→ **Your instructions**:
Can the data below be echoed back word for word?

** START **

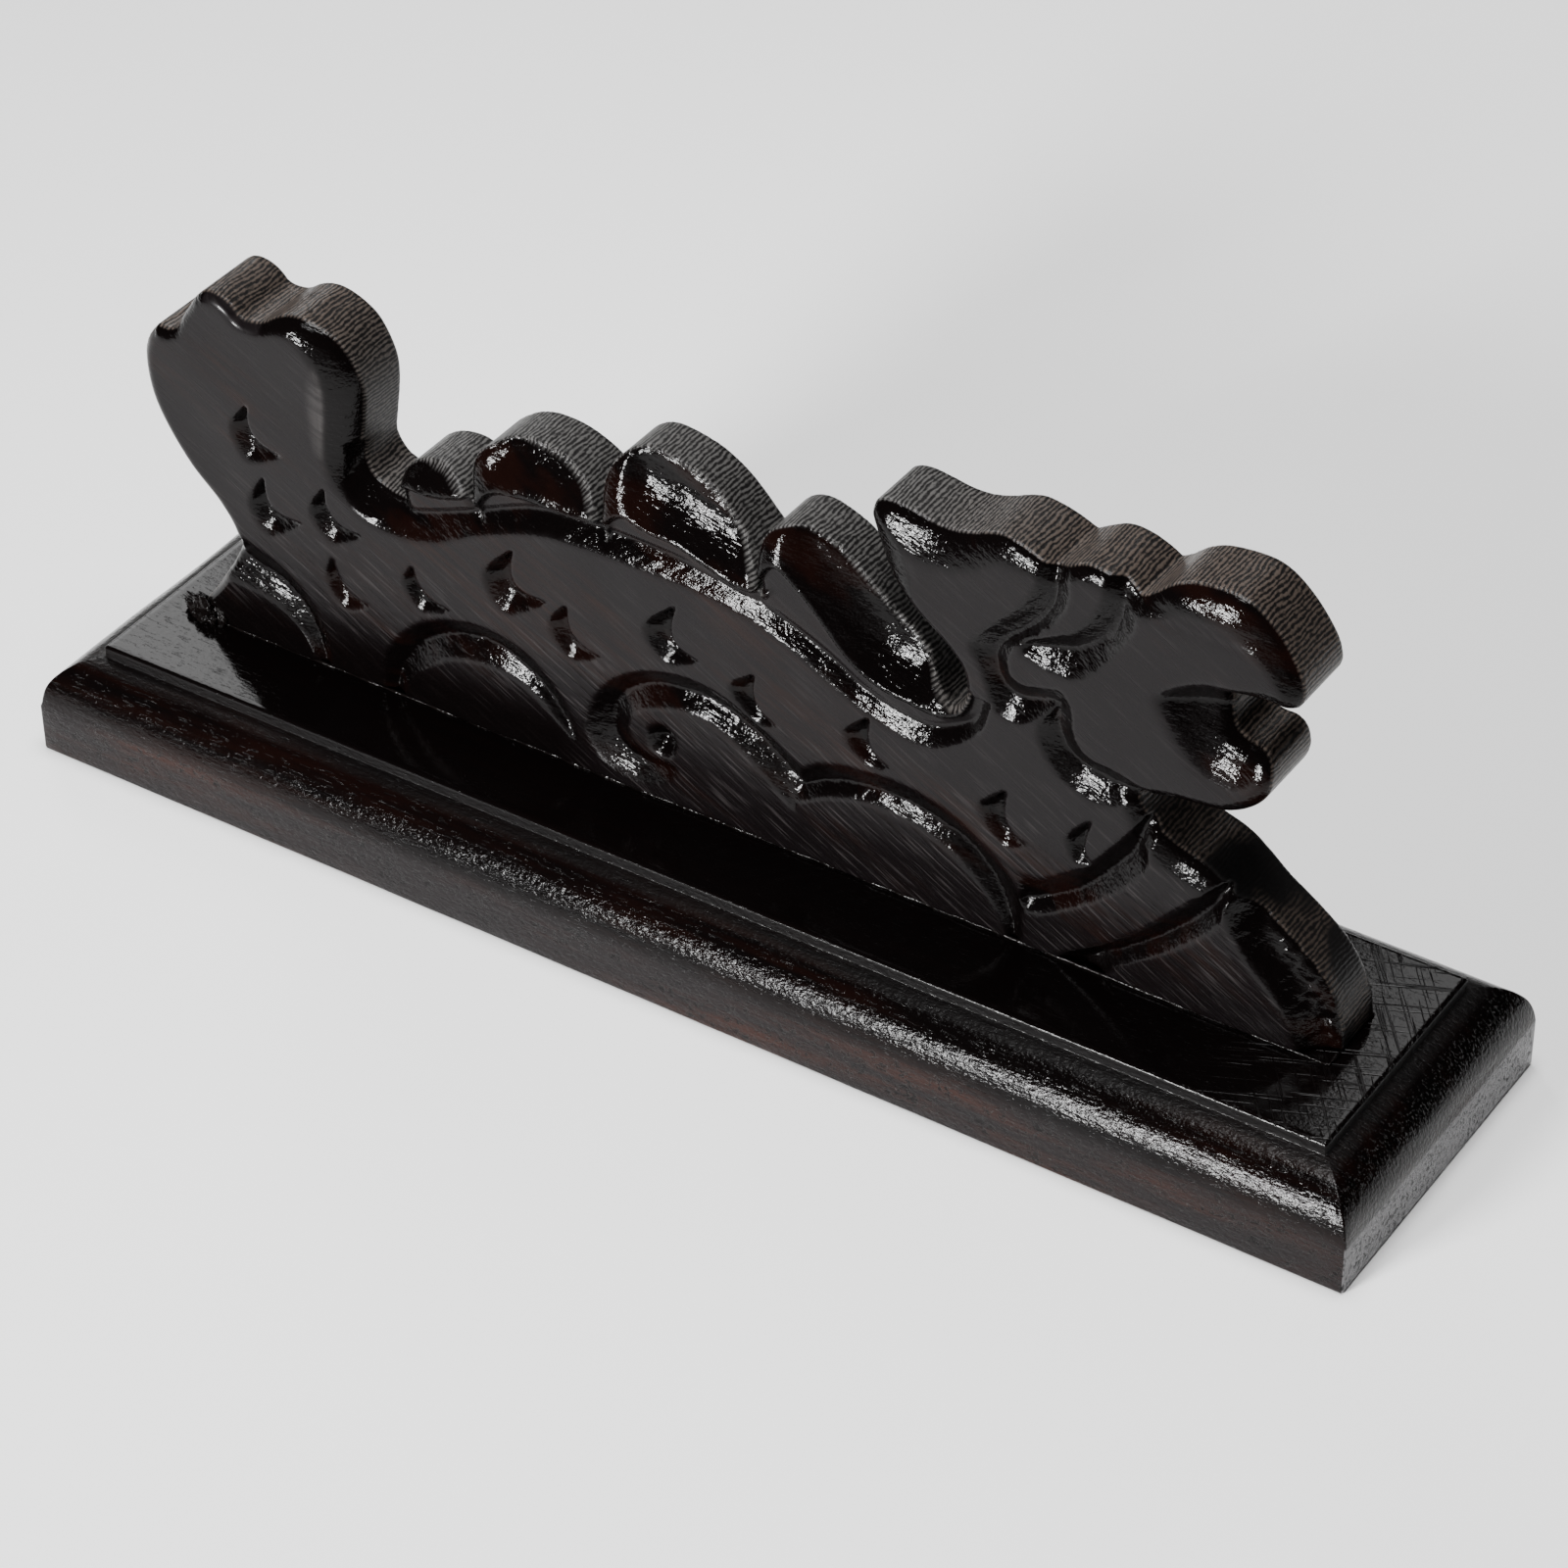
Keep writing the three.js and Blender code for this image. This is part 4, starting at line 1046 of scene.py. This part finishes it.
def base_material():
    n = Nodes("lacquered_base")
    lacquer(n)
    x, y, z = n.split(n.place)
    patches = n.noise(n.place, (0.02, 0.08, 0.12), 4.0)
    streaks = n.noise(n.place, (0.05, 0.7, 0.7), 4.0)
    worn = n.times(n.ramp(patches, 0.40, 0.64), n.ramp(streaks, 0.3, 0.7))
    below_panel = n.ramp(z, 13.6, 14.2, 1.0, 0.15)
    worn = n.times(worn, below_panel)
    flank = n.ramp(z, 6.4, 9.6, 1.0, 0.0)
    wood = n.mix(flank, BLACK, BASE_WOOD)
    colour = n.mix(worn, wood, n.mix(flank, CUT_RED, BASE_RED))
    # Painted reflection: the lower end faces are painted pale grey for the pale floor they reflect; the
    # black pores in them are real.
    ends = n.times(n.ramp(n.math("ABSOLUTE", x), 99.75, 99.9), n.ramp(z, 6.9, 7.5, 1.0, 0.0))
    colour = n.mix(ends, colour, END_GRAIN_PAINTED_REFLECTION)
    # open pores: short dark dashes along the grain, specks on the end grain
    dashes = n.ramp(n.noise(n.place, (0.45, 3.0, 3.0), 2.0, 0.65), 0.60, 0.68)
    specks = n.ramp(n.noise(n.place, (1.1, 1.3, 1.3), 3.0, 0.7), 0.54, 0.60)
    clusters = n.ramp(n.noise(n.place, 0.2, 2.0), 0.38, 0.58, 0.25, 1.0)
    specks = n.times(specks, clusters)
    pore = n.math("MAXIMUM", n.times(dashes, n.minus(1.0, ends)), n.times(specks, flank))
    colour = n.mix(n.times(pore, 0.9), colour, BLACK)
    # fine orange peel on the round-over, grain on the flank, scratches at the right end
    grain = n.noise(n.place, (0.16, 1.8, 1.8), 3.0, 0.6)
    peel = n.noise(n.place, (1.1, 1.9, 1.9), 3.0, 0.6)
    scratch_a = n.ramp(n.noise(n.turned(n.place, 52, (0, 0, 1)), (0.07, 2.2, 1), 1.0), 0.60, 0.68)
    scratch_b = n.ramp(n.noise(n.turned(n.place, -24, (0, 0, 1)), (0.06, 2.0, 1), 1.0), 0.60, 0.68)
    right_end = n.times(n.ramp(x, 68, 88), n.ramp(z, 15.2, 15.7))
    scratches = n.times(n.math("MAXIMUM", scratch_a, scratch_b), right_end)
    height = n.plus(n.times(grain, 0.4), n.times(peel, 0.85))
    height = n.minus(height, n.times(pore, n.plus(n.times(ends, 1.6), 0.4)))
    height = n.times(height, n.ramp(z, 15.2, 15.7, 1.0, 0.12))
    height = n.minus(height, n.times(scratches, 0.35))
    n.bump(height, 0.13)
    rough = n.ramp(grain, 0.3, 0.7, 0.09, 0.16)
    rough = n.plus(rough, n.times(n.times(pore, ends), 0.4))
    step = n.times(n.ramp(z, 13.2, 13.8), n.ramp(z, 15.3, 15.7, 1.0, 0.0))
    rough = n.plus(rough, n.times(step, 0.3))
    rough = n.minus(rough, n.ramp(z, 15.3, 15.75, 0.0, 0.05))
    n.surface({"Base Color": colour, "Roughness": n.plus(rough, n.times(scratches, 0.25))})
    return n.material


def bead_material():
    n = Nodes("lacquered_bead")
    lacquer(n)
    tint = n.noise(n.place, 0.3, 2.0)
    n.surface({"Base Color": n.mix(tint, BLACK, (0.004, 0.003, 0.0028, 1)),
               "Roughness": n.ramp(tint, 0.3, 0.7, 0.15, 0.25)})
    n.bump(n.noise(n.place, 1.2, 2.0), 0.2)
    return n.material


def steel_material():
    n = Nodes("plated_steel")
    mottle = n.noise(n.place, 1.1, 4.0)
    brushed = n.noise(n.place, (8, 8, 1.2), 2.0)
    n.surface({"Metallic": 1.0,
               "Base Color": n.mix(mottle, (0.42, 0.41, 0.38, 1), (0.68, 0.67, 0.63, 1)),
               "Roughness": n.ramp(brushed, 0.3, 0.7, 0.28, 0.45)})
    n.bump(brushed, 0.02)
    return n.material


glue = bead_material()
steel = steel_material()
for piece, material in ((dragon, carved_material()), (base, base_material()), (bead, glue),
                        (lump, glue), (tail_screw, steel), (head_screw, steel)):
    piece.data.materials.clear()
    piece.data.materials.append(material)

# ---- floor, light and camera ----

paper = Nodes("floor_paper")
white = paper.mix(paper.noise(paper.place, 0.004, 2.0),
                  (0.88, 0.88, 0.88, 1), (0.91, 0.91, 0.91, 1))
paper.surface({"Base Color": white, "Roughness": 0.95, "Specular IOR Level": 0.1})
REACH = 4000
floor = mesh_object("floor", [(-REACH, -REACH, 0), (REACH, -REACH, 0),
                              (REACH, REACH, 0), (-REACH, REACH, 0)], [(0, 1, 2, 3)])
floor.data.materials.append(paper.material)


AIM = Vector((0, 0, 0.035))


def area_light(name, place, size_x, size_y, power, spread):
    light = bpy.data.lights.new(name, "AREA")
    light.shape = "RECTANGLE"
    light.size = size_x
    light.size_y = size_y
    light.energy = power
    light.spread = spread
    obj = link_object(name, light)
    obj.location = place
    obj.rotation_euler = (AIM - Vector(place)).to_track_quat("-Z", "Y").to_euler()


for light_row in (("front_box", (-0.265, -1.06, 0.39), 0.29, 0.21, 6.4, 1.3),
                  ("front_fill", (0.1, -1.25, 0.30), 1.7, 0.28, 0.4, 1.6),
                  ("left_box", (-0.84, 0.62, 0.66), 0.34, 0.5, 1.15, 1.6),
                  ("right_box", (-0.24, 0.84, 0.80), 0.14, 0.3, 0.16, 1.6),
                  ("overhead", (0.05, 0.02, 0.85), 0.4, 0.4, 6.2, 2.4)):
    area_light(*light_row)

world = bpy.data.worlds.new("studio")
world.use_nodes = True
background = world.node_tree.nodes["Background"]
background.inputs["Color"].default_value = (0.92, 0.95, 1, 1)
background.inputs["Strength"].default_value = 0.03
bpy.context.scene.world = world

camera_data = bpy.data.cameras.new("camera")
camera_data.sensor_width = 36
camera_data.lens = 117.26
camera_data.shift_x = -0.007
camera_data.shift_y = -0.0009
camera_data.clip_end = 20
camera = link_object("camera", camera_data)
camera.location = (0.2913, -0.4297, 0.4221)
camera.rotation_euler = Euler([math.radians(a) for a in (52.19, 0.538, 33.166)])
bpy.context.scene.camera = camera
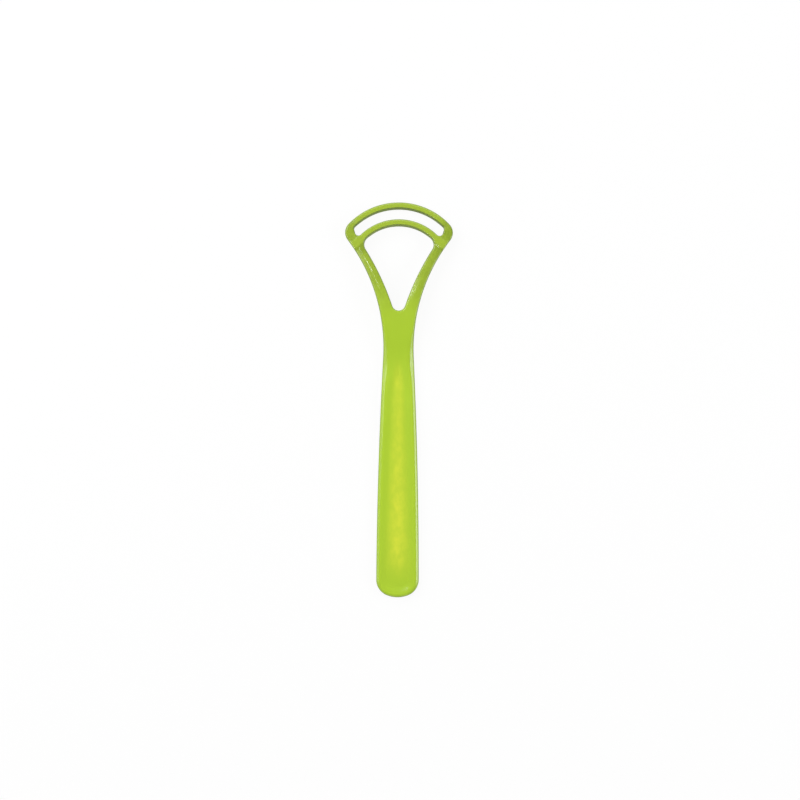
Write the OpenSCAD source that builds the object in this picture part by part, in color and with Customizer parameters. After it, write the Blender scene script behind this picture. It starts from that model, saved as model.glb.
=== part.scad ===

** END **

→ **Result of the task**:
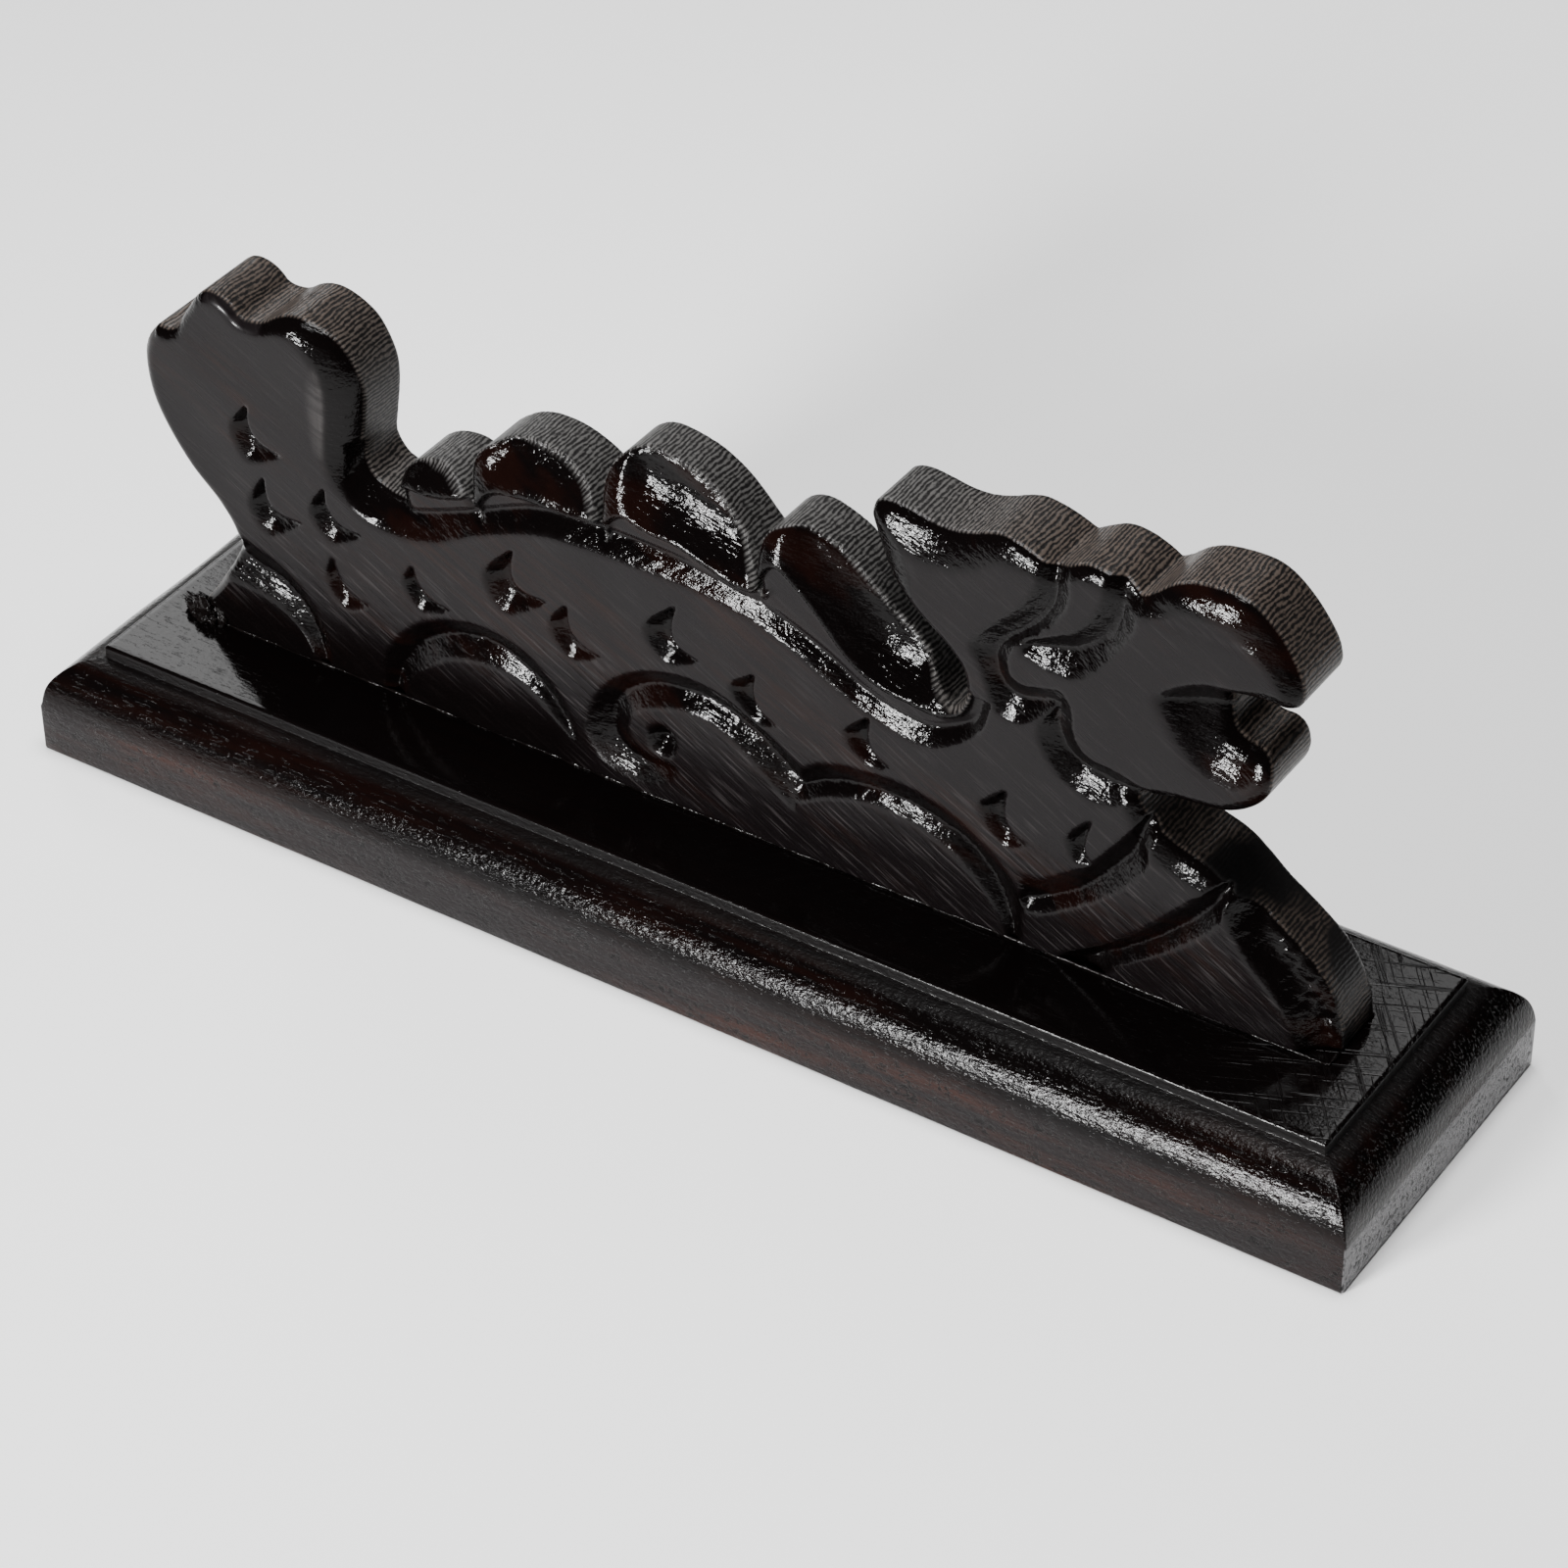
Keep writing the three.js and Blender code for this image. This is part 4, starting at line 1046 of scene.py. This part finishes it.
def base_material():
    n = Nodes("lacquered_base")
    lacquer(n)
    x, y, z = n.split(n.place)
    patches = n.noise(n.place, (0.02, 0.08, 0.12), 4.0)
    streaks = n.noise(n.place, (0.05, 0.7, 0.7), 4.0)
    worn = n.times(n.ramp(patches, 0.40, 0.64), n.ramp(streaks, 0.3, 0.7))
    below_panel = n.ramp(z, 13.6, 14.2, 1.0, 0.15)
    worn = n.times(worn, below_panel)
    flank = n.ramp(z, 6.4, 9.6, 1.0, 0.0)
    wood = n.mix(flank, BLACK, BASE_WOOD)
    colour = n.mix(worn, wood, n.mix(flank, CUT_RED, BASE_RED))
    # Painted reflection: the lower end faces are painted pale grey for the pale floor they reflect; the
    # black pores in them are real.
    ends = n.times(n.ramp(n.math("ABSOLUTE", x), 99.75, 99.9), n.ramp(z, 6.9, 7.5, 1.0, 0.0))
    colour = n.mix(ends, colour, END_GRAIN_PAINTED_REFLECTION)
    # open pores: short dark dashes along the grain, specks on the end grain
    dashes = n.ramp(n.noise(n.place, (0.45, 3.0, 3.0), 2.0, 0.65), 0.60, 0.68)
    specks = n.ramp(n.noise(n.place, (1.1, 1.3, 1.3), 3.0, 0.7), 0.54, 0.60)
    clusters = n.ramp(n.noise(n.place, 0.2, 2.0), 0.38, 0.58, 0.25, 1.0)
    specks = n.times(specks, clusters)
    pore = n.math("MAXIMUM", n.times(dashes, n.minus(1.0, ends)), n.times(specks, flank))
    colour = n.mix(n.times(pore, 0.9), colour, BLACK)
    # fine orange peel on the round-over, grain on the flank, scratches at the right end
    grain = n.noise(n.place, (0.16, 1.8, 1.8), 3.0, 0.6)
    peel = n.noise(n.place, (1.1, 1.9, 1.9), 3.0, 0.6)
    scratch_a = n.ramp(n.noise(n.turned(n.place, 52, (0, 0, 1)), (0.07, 2.2, 1), 1.0), 0.60, 0.68)
    scratch_b = n.ramp(n.noise(n.turned(n.place, -24, (0, 0, 1)), (0.06, 2.0, 1), 1.0), 0.60, 0.68)
    right_end = n.times(n.ramp(x, 68, 88), n.ramp(z, 15.2, 15.7))
    scratches = n.times(n.math("MAXIMUM", scratch_a, scratch_b), right_end)
    height = n.plus(n.times(grain, 0.4), n.times(peel, 0.85))
    height = n.minus(height, n.times(pore, n.plus(n.times(ends, 1.6), 0.4)))
    height = n.times(height, n.ramp(z, 15.2, 15.7, 1.0, 0.12))
    height = n.minus(height, n.times(scratches, 0.35))
    n.bump(height, 0.13)
    rough = n.ramp(grain, 0.3, 0.7, 0.09, 0.16)
    rough = n.plus(rough, n.times(n.times(pore, ends), 0.4))
    step = n.times(n.ramp(z, 13.2, 13.8), n.ramp(z, 15.3, 15.7, 1.0, 0.0))
    rough = n.plus(rough, n.times(step, 0.3))
    rough = n.minus(rough, n.ramp(z, 15.3, 15.75, 0.0, 0.05))
    n.surface({"Base Color": colour, "Roughness": n.plus(rough, n.times(scratches, 0.25))})
    return n.material


def bead_material():
    n = Nodes("lacquered_bead")
    lacquer(n)
    tint = n.noise(n.place, 0.3, 2.0)
    n.surface({"Base Color": n.mix(tint, BLACK, (0.004, 0.003, 0.0028, 1)),
               "Roughness": n.ramp(tint, 0.3, 0.7, 0.15, 0.25)})
    n.bump(n.noise(n.place, 1.2, 2.0), 0.2)
    return n.material


def steel_material():
    n = Nodes("plated_steel")
    mottle = n.noise(n.place, 1.1, 4.0)
    brushed = n.noise(n.place, (8, 8, 1.2), 2.0)
    n.surface({"Metallic": 1.0,
               "Base Color": n.mix(mottle, (0.42, 0.41, 0.38, 1), (0.68, 0.67, 0.63, 1)),
               "Roughness": n.ramp(brushed, 0.3, 0.7, 0.28, 0.45)})
    n.bump(brushed, 0.02)
    return n.material


glue = bead_material()
steel = steel_material()
for piece, material in ((dragon, carved_material()), (base, base_material()), (bead, glue),
                        (lump, glue), (tail_screw, steel), (head_screw, steel)):
    piece.data.materials.clear()
    piece.data.materials.append(material)

# ---- floor, light and camera ----

paper = Nodes("floor_paper")
white = paper.mix(paper.noise(paper.place, 0.004, 2.0),
                  (0.88, 0.88, 0.88, 1), (0.91, 0.91, 0.91, 1))
paper.surface({"Base Color": white, "Roughness": 0.95, "Specular IOR Level": 0.1})
REACH = 4000
floor = mesh_object("floor", [(-REACH, -REACH, 0), (REACH, -REACH, 0),
                              (REACH, REACH, 0), (-REACH, REACH, 0)], [(0, 1, 2, 3)])
floor.data.materials.append(paper.material)


AIM = Vector((0, 0, 0.035))


def area_light(name, place, size_x, size_y, power, spread):
    light = bpy.data.lights.new(name, "AREA")
    light.shape = "RECTANGLE"
    light.size = size_x
    light.size_y = size_y
    light.energy = power
    light.spread = spread
    obj = link_object(name, light)
    obj.location = place
    obj.rotation_euler = (AIM - Vector(place)).to_track_quat("-Z", "Y").to_euler()


for light_row in (("front_box", (-0.265, -1.06, 0.39), 0.29, 0.21, 6.4, 1.3),
                  ("front_fill", (0.1, -1.25, 0.30), 1.7, 0.28, 0.4, 1.6),
                  ("left_box", (-0.84, 0.62, 0.66), 0.34, 0.5, 1.15, 1.6),
                  ("right_box", (-0.24, 0.84, 0.80), 0.14, 0.3, 0.16, 1.6),
                  ("overhead", (0.05, 0.02, 0.85), 0.4, 0.4, 6.2, 2.4)):
    area_light(*light_row)

world = bpy.data.worlds.new("studio")
world.use_nodes = True
background = world.node_tree.nodes["Background"]
background.inputs["Color"].default_value = (0.92, 0.95, 1, 1)
background.inputs["Strength"].default_value = 0.03
bpy.context.scene.world = world

camera_data = bpy.data.cameras.new("camera")
camera_data.sensor_width = 36
camera_data.lens = 117.26
camera_data.shift_x = -0.007
camera_data.shift_y = -0.0009
camera_data.clip_end = 20
camera = link_object("camera", camera_data)
camera.location = (0.2913, -0.4297, 0.4221)
camera.rotation_euler = Euler([math.radians(a) for a in (52.19, 0.538, 33.166)])
bpy.context.scene.camera = camera
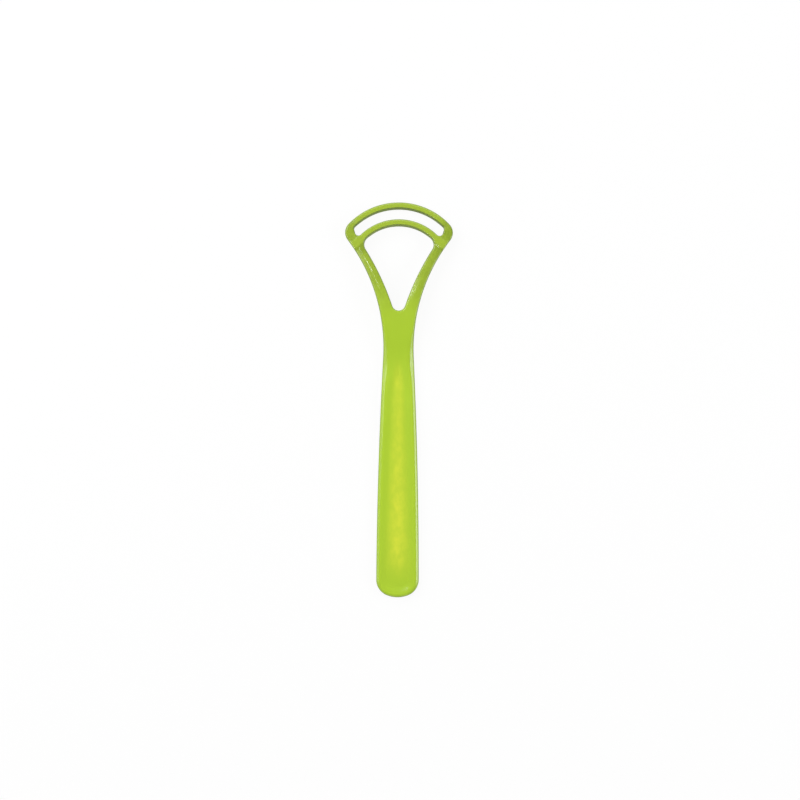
Write the OpenSCAD source that builds the object in this picture part by part, in color and with Customizer parameters. After it, write the Blender scene script behind this picture. It starts from that model, saved as model.glb.
=== part.scad ===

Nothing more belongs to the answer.